Ainsi, parmi ces élèves très faibles, seulement 30 % obtiennent leur diplôme quatre ans plus tard au Québec, alors que c’est 70 % dans le reste du Canada (ROC). Est-ce parce que les élèves faibles du ROC s’améliorent de façon spectaculaire ou parce que les examens y sont plus faciles (2) ?

Sur le terrain, des praticiens tirent aussi des conclusions semblables. C’est le cas de Jean Provençal, qui a travaillé pendant 30 ans dans le milieu de l’éducation et qui a enseigné le français et l’anglais au Québec, en Ontario et au Yukon. Maintenant conseiller pédagogique en Estrie, Jean Provençal a contribué à la rédaction du programme de français langue seconde au Québec.

Selon lui, les épreuves de sanction obligatoires au Québec, qui valent 50 % de l’année, sont uniques et représentent un défi supplémentaire pour l’obtention du diplôme. De plus, certains résultats supérieurs des anglophones au Québec s’expliquent par des exigences moindres.

« Les exigences du cours de langue anglaise maternelle de 5secondaire sont très différentes de celles du cours de français langue maternelle en ce qui concerne le respect des conventions linguistiques, pénalisant ainsi la population francophone », m’écrit Jean Provençal, qui travaille à la commission scolaire anglophone Eastern Townships.

L’impact du privé

Oui, mais notre système public fonctionne vraiment de travers, disent certains, puisque le taux de diplomation en cinq ans stagne à 64 %, pendant qu’il augmente ailleurs au Canada. Cette sous-performance reposerait sur notre indifférence collective envers l’éducation, qui serait un phénomène culturel historique propre au Québec.

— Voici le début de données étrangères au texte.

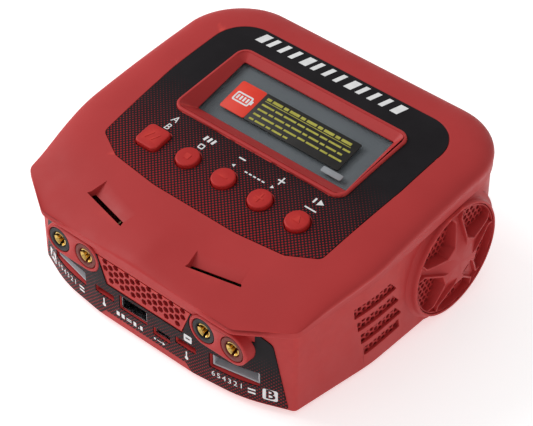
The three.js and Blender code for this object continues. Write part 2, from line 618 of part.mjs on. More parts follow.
// The sunk channel along an arm: it ramps down from the hub and leaves a ridge on both sides.
function guardChannel(index) {
  const half = [[6.2, 3.1], [19.8, 1.2], [22.3, 3]];
  const outline = [...half.map(([along, across]) => new THREE.Vector2(along, -across)),
    ...half.reverse().map(([along, across]) => new THREE.Vector2(along, across))];
  const floor = [[75.6, 6.2], [73.4, 11.5], [71.6, 22.4], [80, 22.4], [80, 6.2]];
  const channel = sidePrism(outline, 60, 80).intersect(
    prism(floor.map(([x, along]) => new THREE.Vector2(x, along)), -5, 5));
  return channel.rotate([GUARD.firstArm + (360 / GUARD.arms) * index, 0, 0]);
}

function honeycombPlate(outline, inside, u0, v0, from) {
  const centres = honeycombCentres(SCREEN.pitch, inside, 24, 24);
  const holes = centres.map(([u, v]) => hexagon(SCREEN.holeRadius, u + u0, v + v0));
  return sidePrism(outline, from, from + SCREEN.thickness, holes);
}

function fanGuard() {
  let guard = turnedOnX([[0, GUARD.backX], [GUARD.radius, GUARD.backX], [GUARD.radius, 72.6], [22.6, 73],
    [9.5, GUARD.hubX], [0, GUARD.hubX]], 40);
  for (let k = 0; k < GUARD.arms; k += 1) {
    guard = guard.subtract(sidePrism(guardWindow(k), 60, 80)).subtract(guardChannel(k));
  }
  const notch = box(20, 5, 3.4, GUARD.hubX, 10, 0);
  guard = guard.subtract(notch.rotate([GUARD.firstArm + (360 / GUARD.arms) * GUARD.notchedArm, 0, 0]));
  const plate = honeycombPlate(circle(GUARD.radius - 0.3, 0, 0, 40), (u, v) => Math.hypot(u, v) < 20.2,
    0, 0, GUARD.backX);
  return intoFanPlace(guard.add(plate));
}

function sideScreen() {
  const outline = [[38.5, 7.5], [70.5, 7.5], [70.5, 35.5], [38.5, 35.5]];
  return honeycombPlate(outline.map(([y, z]) => new THREE.Vector2(y, z)),
    (u, v) => Math.abs(u) < 13.5 && Math.abs(v) < 11.8, 54.5, 21.5, 64.9);
}

// ---------------------------------------------------------------- rear sockets
function acInlet() {
  const chamfered = (x, bottom, shoulder, top, chamfer) => roundedPolygon([
    [-x, bottom, 1, 1], [x, bottom, 1, 1], [x, shoulder, 1, 1],
    [chamfer, top, 1, 1], [-chamfer, top, 1, 1], [-x, shoulder, 1, 1]]);
  const outline = chamfered(13.5, -9.8, 5, 9.8, 8.5);
  const flange = outline.map((p) => new THREE.Vector2(p.x * 1.12, p.y * 1.14));
  const recess = frontPrism(chamfered(12, -7.6, 3.4, 7.8, 7.6), REAR_WALL_Y - 13.5, 140);
  let inlet = frontPrism(outline, REAR_WALL_Y - 16.5, REAR_WALL_Y + 1.7);
  inlet = inlet.add(frontPrism(flange, REAR_WALL_Y + 0.4, REAR_WALL_Y + 1.9)).subtract(recess);
  for (const [x, z] of [[-7, -1.6], [0, 2.4], [7, -1.6]]) {
    inlet = inlet.subtract(box(2.6, 8, 4.6, x, REAR_WALL_Y - 14.5, z));
  }
  return inlet.translate([INLET.x, 0, INLET.z]);
}

function acInletPins() {
  let pins = box(18, 1.2, 6, 0, REAR_WALL_Y - 17.5, 0.2);
  for (const [x, z] of [[-7, -1.6], [0, 2.4], [7, -1.6]]) {
    pins = pins.add(box(2, 15, 4, x, REAR_WALL_Y - 10.4, z));
  }
  return pins.translate([INLET.x, 0, INLET.z]);
}

function dcInput() {
  const outline = roundedPolygon([
    [-8.1, -4.1, 0.6, 1], [6.4, -4.1, 0.6, 1], [8.1, -2, 0.6, 1],
    [8.1, 2, 0.6, 1], [6.4, 4.1, 0.6, 1], [-8.1, 4.1, 0.6, 1]]);
  let socket = frontPrism(outline, REAR_WALL_Y - 15.5, REAR_WALL_Y + 1.5);
  for (const x of [-3.7, 3.7]) {
    socket = socket.subtract(cylinder(2.7, REAR_WALL_Y - 13.5, 140, 'y', 16).translate([x, 0, 0]));
    socket = socket.add(cylinder(1.8, REAR_WALL_Y - 14.5, REAR_WALL_Y, 'y', 12).translate([x, 0, 0]));
  }
  return socket.translate([DC_INPUT.x, 0, DC_INPUT.z]);
}

// ---------------------------------------------------------------- electronics
const BOARD_Z = 6.4;
const BOARD_TOP = BOARD_Z + 1.6;
const mainBoard = () => box(96, 46, 1.6, 0, 42, BOARD_Z + 0.8).add(box(60, 20, 1.6, 0, 26, BOARD_Z + 0.8));
const powerBoard = () => box(92, 42, 1.6, 0, 90, BOARD_Z + 0.8);

function transformer() {
  const core = box(32, 26, 25, 0, 84, 22.5).subtract(box(18, 30, 17, 0, 84, 22.5));
  const winding = box(16.6, 32, 15, 0, 84, 22.5);
  const leg = box(7, 26, 20, 0, 84, 22.5);
  return core.add(winding).add(leg);
}

function heatSink() {
  let sink = box(3, 40, 26, 34, 92, 22);
  for (let k = 0; k < 6; k += 1) {
    sink = sink.add(box(12, 1.6, 26, 41, 74.8 + 6.9 * k, 22));
  }
  return sink;
}

const bulkCapacitor = () => cylinder(7.5, 8.3, 36, 'z', 18).translate([-34, 92, 0]);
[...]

Permettez que j’émette une autre hypothèse ? 

Et si cette stagnation au public s’expliquait plutôt par l’absorption croissante, ces dernières années, de la crème de la clientèle par les écoles privées ?

En seulement trois ans, la proportion des élèves du secondaire qui fréquentent le privé au Québec a grimpé de 2,5 points de pourcentage, à 22,3 % en 2016. À Montréal, où le décrochage est le plus fort, le tiers des élèves francophones sont maintenant au privé, laissant au public des élèves moins favorisés, moins performants ou avec des troubles d’apprentissage.

Que la diplomation globale au public n’ait pas reculé dans ce contexte relève de l’exploit !

Sachez que les élèves en difficulté ou handicapés au public ont un taux de diplomation en cinq ans de 31 %, soit 40 points de moins que celui des élèves dits ordinaires (71 %).

Ailleurs, comme en Ontario, on ne vit pas ce phénomène de ségrégation croissante, puisque les écoles privées sont quasiment absentes, n’étant pas subventionnées.

Enfin, aidez-moi à comprendre comment on peut attribuer le décrochage à notre indifférence culturelle historique, alors que nos classes sont aujourd’hui bondées d’élèves des quatre coins du monde, avec une culture qui leur est propre.

Nul doute que le décrochage (ou la diplomation) doit demeurer un sujet de préoccupation important au Québec, notamment chez les garçons. Nul doute que nos résultats sont imparfaits. Et qu’on me comprenne bien : je ne milite pas pour une baisse des exigences.

Toutefois, pour améliorer la situation, il faut faire des constats justes et éviter d’amplifier le phénomène, afin de ne pas prendre de mauvaises décisions. Surtout, pour avancer, il faut cesser de faire des constats en se dénigrant, un réflexe qui n’existe pas ailleurs au Canada.

1. Je l’avais intitulée « Le faux débat du décrochage au Québec », et bien que je ne renie pas ce titre, il serait plus juste d’écrire qu’il s’agit d’un débat faussé, puisque ce n’est pas tant sa pertinence qui est remise en question que son ampleur.

2. Selon l’auteur, ces résultats sont tirés de l’enquête EJET qui suivait, sur une longue période, des jeunes ayant participé à la version de 2000 du PISA (enquête dite longitudinale).